According to Luxembourg Income Study data, the share of Israel’s population living on less than half the country’s median income – a widely accepted definition of relative poverty – more than doubled, to 20.5 percent from 10.2 percent, between 1992 and 2010. The share of children in poverty almost quadrupled, to 27.4 percent from 7.8 percent. Both numbers are the worst in the advanced world, by a large margin.
And when it comes to children, in particular, relative poverty is the right concept. Families that live on much lower incomes than those of their fellow citizens will, in important ways, be alienated from the society around them, unable to participate fully in the life of the nation. Children growing up in such families will surely be placed at a permanent disadvantage.
At the other end, while the available data – puzzlingly – don’t show an especially large share of income going to the top 1 percent, there is an extreme concentration of wealth and power among a tiny group of people at the top.

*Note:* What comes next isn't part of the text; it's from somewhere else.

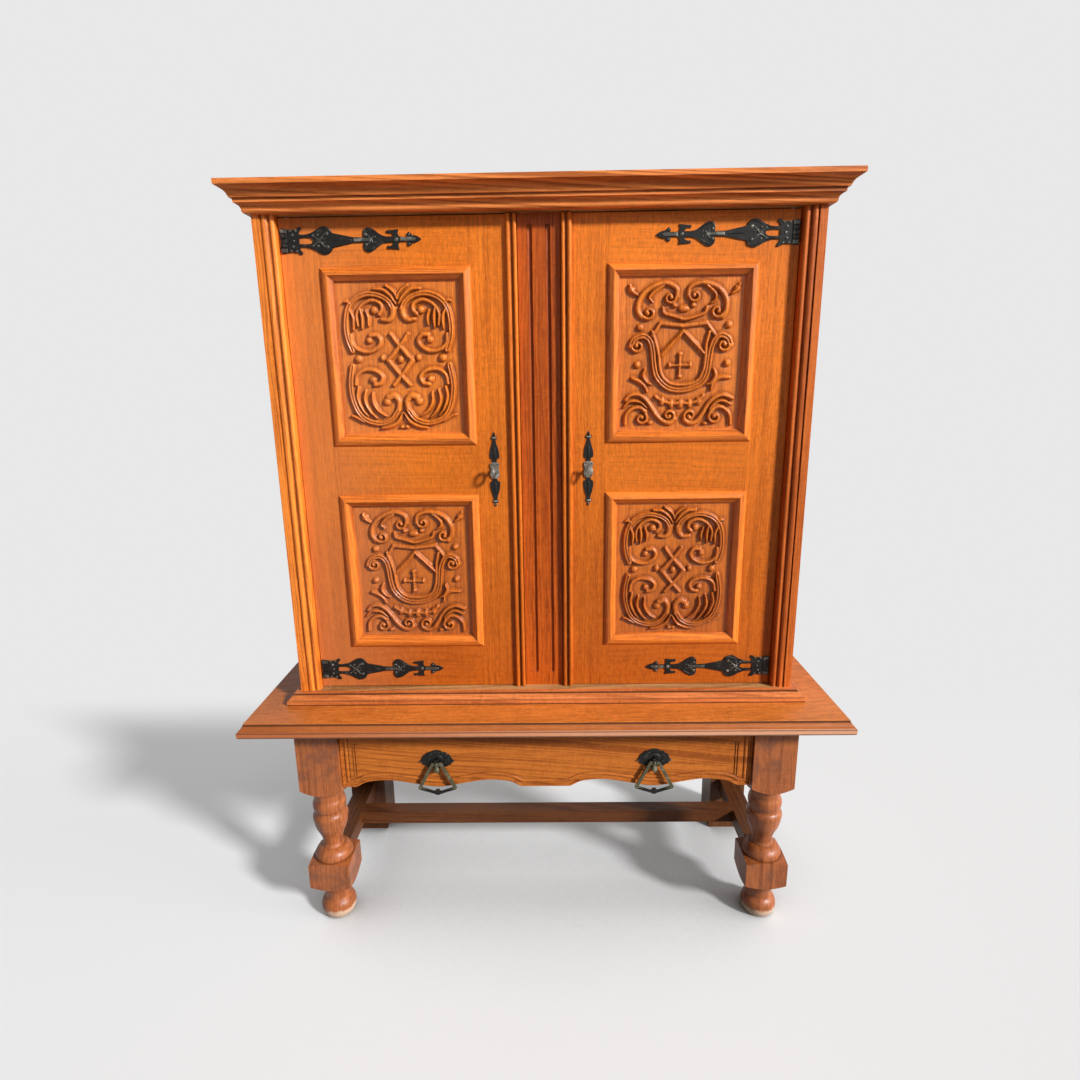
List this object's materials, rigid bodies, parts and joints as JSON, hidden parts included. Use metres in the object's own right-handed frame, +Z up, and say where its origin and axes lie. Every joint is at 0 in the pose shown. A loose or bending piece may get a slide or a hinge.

And I mean tiny. According to the Bank of Israel, roughly 20 families control companies that account for half the total value of Israel’s stock market. The nature of that control is convoluted and obscure, working through “pyramids” in which a family controls a firm that in turn controls other firms and so on. Although the Bank of Israel is circumspect in its language, it is clearly worried about the potential this concentration of control creates for self-dealing.

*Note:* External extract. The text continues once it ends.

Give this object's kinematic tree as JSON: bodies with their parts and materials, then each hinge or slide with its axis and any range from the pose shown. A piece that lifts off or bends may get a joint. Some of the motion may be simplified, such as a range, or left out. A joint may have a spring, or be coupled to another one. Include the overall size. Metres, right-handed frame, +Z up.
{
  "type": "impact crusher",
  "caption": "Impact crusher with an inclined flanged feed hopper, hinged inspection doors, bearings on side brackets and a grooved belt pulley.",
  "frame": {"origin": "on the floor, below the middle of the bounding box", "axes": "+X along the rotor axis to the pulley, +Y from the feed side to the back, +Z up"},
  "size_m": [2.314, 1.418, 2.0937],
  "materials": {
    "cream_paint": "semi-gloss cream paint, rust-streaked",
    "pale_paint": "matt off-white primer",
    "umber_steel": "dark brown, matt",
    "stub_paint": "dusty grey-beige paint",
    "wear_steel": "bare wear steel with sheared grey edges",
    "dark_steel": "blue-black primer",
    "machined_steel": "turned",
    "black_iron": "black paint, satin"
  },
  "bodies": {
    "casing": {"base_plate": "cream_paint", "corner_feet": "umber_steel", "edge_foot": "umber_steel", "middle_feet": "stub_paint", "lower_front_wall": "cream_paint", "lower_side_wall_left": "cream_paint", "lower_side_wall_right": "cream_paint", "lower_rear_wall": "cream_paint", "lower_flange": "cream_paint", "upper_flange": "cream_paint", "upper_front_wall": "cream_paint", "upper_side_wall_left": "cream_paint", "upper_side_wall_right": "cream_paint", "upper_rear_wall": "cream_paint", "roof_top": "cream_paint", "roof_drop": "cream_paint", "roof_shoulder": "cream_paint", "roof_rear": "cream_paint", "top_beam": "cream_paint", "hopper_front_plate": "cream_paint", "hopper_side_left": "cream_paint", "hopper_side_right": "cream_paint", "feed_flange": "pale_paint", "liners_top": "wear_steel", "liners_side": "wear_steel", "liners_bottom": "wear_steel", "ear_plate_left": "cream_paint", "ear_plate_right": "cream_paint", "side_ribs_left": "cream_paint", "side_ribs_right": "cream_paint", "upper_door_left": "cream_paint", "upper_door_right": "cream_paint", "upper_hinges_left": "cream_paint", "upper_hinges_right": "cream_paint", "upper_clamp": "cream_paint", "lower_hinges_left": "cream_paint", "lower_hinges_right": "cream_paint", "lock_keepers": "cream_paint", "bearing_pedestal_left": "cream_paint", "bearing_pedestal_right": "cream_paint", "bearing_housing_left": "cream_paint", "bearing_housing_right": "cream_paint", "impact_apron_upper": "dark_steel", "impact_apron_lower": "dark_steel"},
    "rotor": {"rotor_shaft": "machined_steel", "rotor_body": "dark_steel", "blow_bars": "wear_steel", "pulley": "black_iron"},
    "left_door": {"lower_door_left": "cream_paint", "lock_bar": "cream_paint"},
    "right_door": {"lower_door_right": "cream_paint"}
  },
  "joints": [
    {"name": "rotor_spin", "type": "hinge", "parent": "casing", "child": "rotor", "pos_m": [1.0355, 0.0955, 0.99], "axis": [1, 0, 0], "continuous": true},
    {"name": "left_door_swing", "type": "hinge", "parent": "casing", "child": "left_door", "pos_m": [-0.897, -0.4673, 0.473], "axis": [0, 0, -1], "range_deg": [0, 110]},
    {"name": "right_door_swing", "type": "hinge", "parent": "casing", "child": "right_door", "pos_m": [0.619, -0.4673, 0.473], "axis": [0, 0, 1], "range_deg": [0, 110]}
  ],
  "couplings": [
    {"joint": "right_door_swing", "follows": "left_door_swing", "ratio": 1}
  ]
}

Still, why is Israeli inequality a political issue? Because it didn’t have to be this extreme.
You might think that Israeli inequality is a natural outcome of a high-tech economy that generates strong demand for skilled labor – or, perhaps, reflects the importance of minority populations with low incomes, namely Arabs and ultrareligious Jews. It turns out, however, that those high poverty rates largely reflect policy choices: Israel does less to lift people out of poverty than any other advanced country – yes, even less than the United States.

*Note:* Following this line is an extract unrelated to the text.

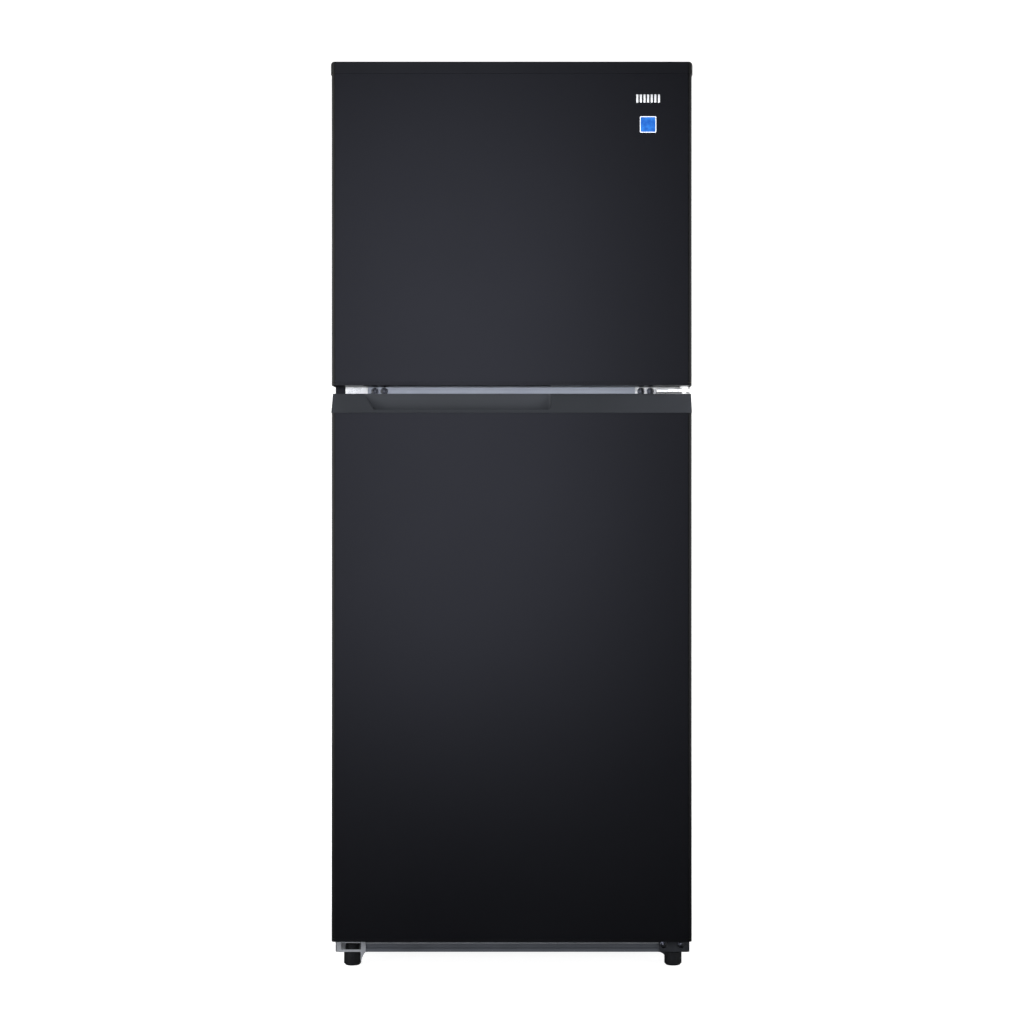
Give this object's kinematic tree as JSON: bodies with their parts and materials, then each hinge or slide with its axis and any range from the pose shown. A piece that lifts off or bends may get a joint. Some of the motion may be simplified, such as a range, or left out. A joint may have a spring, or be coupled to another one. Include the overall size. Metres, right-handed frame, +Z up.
{
  "type": "top freezer refrigerator",
  "caption": "Upright two-door refrigerator with a freezer above, recessed sloped grip, right-hand hinges, shelves, door bins, drawer and levelling feet.",
  "frame": {"origin": "centre of the footprint on the floor", "axes": "+X to the viewer's right when facing the doors, -Y to the front, +Z up"},
  "size_m": [0.603, 0.67, 1.52],
  "materials": {
    "black_steel": "satin black pre-coated steel",
    "back_sheet": "plain galvanised steel sheet",
    "foam_yellow": "rigid insulating foam",
    "liner_white": "vacuum-formed white plastic",
    "grey_steel": "light blue-grey coated steel",
    "zinc": "bright zinc plate",
    "black_plastic": "moulded black plastic",
    "white_plastic": "moulded white plastic",
    "clear_plastic": "clear moulded plastic",
    "shelf_glass": "tempered float glass",
    "gasket_grey": "grey flexible vinyl",
    "badge_satin": "satin foil",
    "black_enamel": "gloss black enamel",
    "copper": "drawn copper tube",
    "fin_aluminium": "pressed aluminium"
  },
  "bodies": {
    "cabinet": {"cabinet_shell": "black_steel", "cabinet_back": "back_sheet", "insulation_foam": "foam_yellow", "freezer_liner": "liner_white", "fridge_liner": "liner_white", "centre_rail": "grey_steel", "base_rail": "grey_steel", "bottom_panel": "grey_steel", "foot_bracket_left": "grey_steel", "foot_bracket_right": "grey_steel", "top_hinge": "zinc", "top_hinge_cover": "black_plastic", "middle_hinge": "zinc", "middle_hinge_blank": "zinc", "bottom_hinge": "zinc", "compressor_plate": "grey_steel", "compressor": "black_enamel", "start_relay": "black_plastic", "evaporation_pan": "black_plastic", "condenser_coil": "copper", "compressor_cover": "back_sheet", "cord_gland": "black_plastic", "evaporator": "fin_aluminium", "freezer_duct_cover": "liner_white", "fan_motor": "black_plastic", "freezer_shelf": "clear_plastic", "fridge_duct_cover": "liner_white", "control_housing": "white_plastic", "lamp_lens": "clear_plastic", "shelf_lower": "shelf_glass", "shelf_lower_trim": "white_plastic", "shelf_upper": "shelf_glass", "shelf_upper_trim": "white_plastic", "crisper_cover": "white_plastic"},
    "freezer_door": {"freezer_door_skin": "black_steel", "freezer_door_foam": "foam_yellow", "freezer_door_liner": "liner_white", "freezer_door_top_cap": "black_plastic", "freezer_door_bottom_cap": "black_plastic", "freezer_gasket": "gasket_grey", "freezer_bin_upper": "clear_plastic", "freezer_bin_lower": "clear_plastic", "nameplate": "badge_satin"},
    "fridge_door": {"fridge_door_skin": "black_steel", "fridge_door_foam": "foam_yellow", "fridge_door_liner": "liner_white", "fridge_door_grip_cap": "black_plastic", "fridge_door_bottom_cap": "black_plastic", "fridge_gasket": "gasket_grey", "fridge_bin_upper": "clear_plastic", "fridge_bin_middle": "clear_plastic", "fridge_bin_lower": "clear_plastic"},
    "crisper_drawer": {"crisper_drawer": "clear_plastic"},
    "thermostat_knob": {"thermostat_knob": "white_plastic"},
    "freezer_air_slider": {"freezer_air_slider": "white_plastic"},
    "fan_blade": {"fan_blade": "white_plastic"},
    "foot_left": {"foot_left": "black_plastic"},
    "foot_right": {"foot_right": "black_plastic"},
    "rear_roller_left": {"rear_roller_left": "black_plastic"},
    "rear_roller_right": {"rear_roller_right": "black_plastic"}
  },
  "joints": [
    {"name": "freezer_door_hinge", "type": "hinge", "parent": "cabinet", "child": "freezer_door", "pos_m": [0.2885, -0.303, 0.979], "axis": [0, 0, 1], "range_deg": [0, 120]},
    {"name": "fridge_door_hinge", "type": "hinge", "parent": "cabinet", "child": "fridge_door", "pos_m": [0.2885, -0.303, 0.979], "axis": [0, 0, 1], "range_deg": [0, 120]},
    {"name": "crisper_slide", "type": "slide", "parent": "cabinet", "child": "crisper_drawer", "axis": [0, -1, 0], "range_m": [0, 0.2]},
    {"name": "thermostat_turn", "type": "hinge", "parent": "cabinet", "child": "thermostat_knob", "pos_m": [-0.07, -0.15, 0.92245], "axis": [0, -1, 0], "range_deg": [0, 270]},
    {"name": "air_slider_slide", "type": "slide", "parent": "cabinet", "child": "freezer_air_slider", "axis": [1, 0, 0], "range_m": [-0.02, 0.02]},
    {"name": "fan_spin", "type": "hinge", "parent": "cabinet", "child": "fan_blade", "pos_m": [0, 0.214, 1.34], "axis": [0, 1, 0], "continuous": true},
    {"name": "foot_left_screw", "type": "slide", "parent": "cabinet", "child": "foot_left", "axis": [0, 0, -1], "range_m": [0, 0.012]},
    {"name": "foot_right_screw", "type": "slide", "parent": "cabinet", "child": "foot_right", "axis": [0, 0, -1], "range_m": [0, 0.012]},
    {"name": "roller_left_spin", "type": "hinge", "parent": "cabinet", "child": "rear_roller_left", "pos_m": [-0.2515, 0.296, 0.02], "axis": [1, 0, 0], "continuous": true},
    {"name": "roller_right_spin", "type": "hinge", "parent": "cabinet", "child": "rear_roller_right", "pos_m": [0.2515, 0.296, 0.02], "axis": [1, 0, 0], "continuous": true}
  ],
  "couplings": [
    {"joint": "crisper_slide", "follows": "fridge_door_hinge", "m_per_rad": 0.0954}
  ]
}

Meanwhile, Israel’s oligarchs owe their position not to innovation and entrepreneurship but to their families’ success in gaining control of businesses that the government privatized in the 1980s – and they arguably retain that position partly by having undue influence over government policy, combined with control of major banks.
In short, the political economy of the promised land is now characterized by harshness at the bottom and at least soft corruption at the top. And many Israelis see Netanyahu as part of the problem. He’s an advocate of free-market policies; he has a Chris Christie-like penchant for living large at taxpayers’ expense, while clumsily pretending otherwise.
So Netanyahu tried to change the subject from internal inequality to external threats, a tactic those who remember the Bush years should find completely familiar. We’ll find out on Tuesday whether he succeeded.